CourtU.S. Court of Appeals — Fifth Circuit

Jerome M. Feit, Sol., F.E.R.C., Norma J. Rosner, Leslie J. Lawner, argued, Washington, D.C., for F.E.R.C.

Marvin T. Griff, Alan C. Wolf, New Orleans, La., and George W. McHenry, Jr., argued, McHenry & Staffier, Washington, D.C., for Mid Louisiana Gas Co.

Wm. Warfield Ross, George A. Avery and Vaughan Finn, Washington, D.C., for Gulf States Utilities Co.

J. Michel Marcoux, Washington, D.C., for Mississippi Valley Gas Co. Petition for Review of Orders of The Federal Energy Regulatory commission.

Before GARZA, HIGGINBOTHAM and DAVIS, Circuit Judges.

PATRICK E. HIGGINBOTHAM, Circuit Judge:

Mid Louisiana Gas Company petitions for review of several orders issued by the Federal Energy Regulatory Commission (FERC) prohibiting it from pricing part of its company-owned production in accordance with the rate structure set forth in the Natural Gas Policy Act of 1978 (NGPA), 15 U.S.C. Secs. 3301-3432. Persuaded that Mid Louisiana is not barred from recovering NGPA prices, we reverse.

I
A

Mid Louisiana Gas Company is an interstate natural gas pipeline. Approximately forty percent of the natural gas it sells to its customers is produced by Mid Louisiana from its own properties. Prior to the enactment of the NGPA in 1978, FERC was charged, under the Natural Gas Act (NGA), 15 U.S.C. Secs. 717-717w, with ensuring that producers set "just and reasonable" rates for interstate sales of natural gas. Id. Sec. 717c(a). See Phillips Petroleum Co. v. Wisconsin, 347 U.S. 672, 74 S.Ct. 794, 98 L.Ed. 1035 (1954).

Pursuant to this authority, FERC established a two-tiered system of pricing a pipeline's own production. "Old" pipeline production, i.e., most gas produced from wells drilled on or before January 1, 1973 or from leases acquired on or before October 7, 1969, was priced on a cost-of-service basis. See Order No. 98, Pricing of Pipeline Production Under the Natural Gas Act, 45 Fed.Reg. 53,901 (1980). A pipeline's cost-of-service, which incorporated its exploration and production costs, was determined in general rate cases under section 4 of the NGA, 15 U.S.C. Sec. 717c, and if deemed "just and reasonable" by the Commission, was included in the pipeline's rate base. This rate base, multiplied by an appropriate rate of return, defined the rates a pipeline could charge its jurisdictional customers. Once established, these rates could ordinarily be increased only by filing for another general rate change under section 4 of the NGA.

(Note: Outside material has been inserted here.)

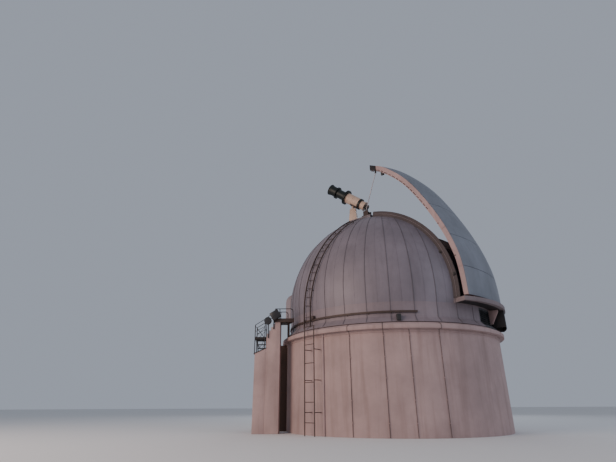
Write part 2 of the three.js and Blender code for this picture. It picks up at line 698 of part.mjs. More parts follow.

In contrast, "new" pipeline production, i.e., gas produced from post-January 1, 1973 wells or post-October 7, 1969 leases, was "parity" priced at the same area or nationwide rates applicable to non-pipeline (independent) interstate producers. Unlike cost-of-service rates, these area rates could be changed semi-annually to reflect fluctuations in the cost of production; the mechanism for these adjustments was the purchased gas adjustment clause (PGA) of the tariff. 1

The NGPA, enacted in 1978, dramatically altered FERC's regulatory authority over sales of gas by producers. While leaving intact the Commission's jurisdiction to police the prices a pipeline could charge its customers, the NGPA defrocked the Commission of its authority to set most of the prices paid for the production of natural gas. The NGPA defines several categories of natural gas production, establishes maximum prices that can be charged for "first sales" 2 in some categories, schedules increases in future first sales price limits, and removes some ceiling prices altogether.

Section 601 of the NGPA, 15 U.S.C. Sec. 3431, coordinates that Act with the NGA. Section 601(b)(1)(A), 15 U.S.C. Sec. 3431(b)(1)(A), deems any amount paid in any "first sale" "just and reasonable" for purposes of sections 4 and 5 of the NGA, 15 U.S.C. Secs. 717c, 717d, if that amount does not exceed the applicable statutory ceiling price or the gas is deregulated. An interstate pipeline is guaranteed a passthrough of these purchased gas costs in NGA section 4 rate proceedings, unless the "amount paid was excessive due to fraud, abuse, or similar grounds." 15 U.S.C. Sec. 3431(c).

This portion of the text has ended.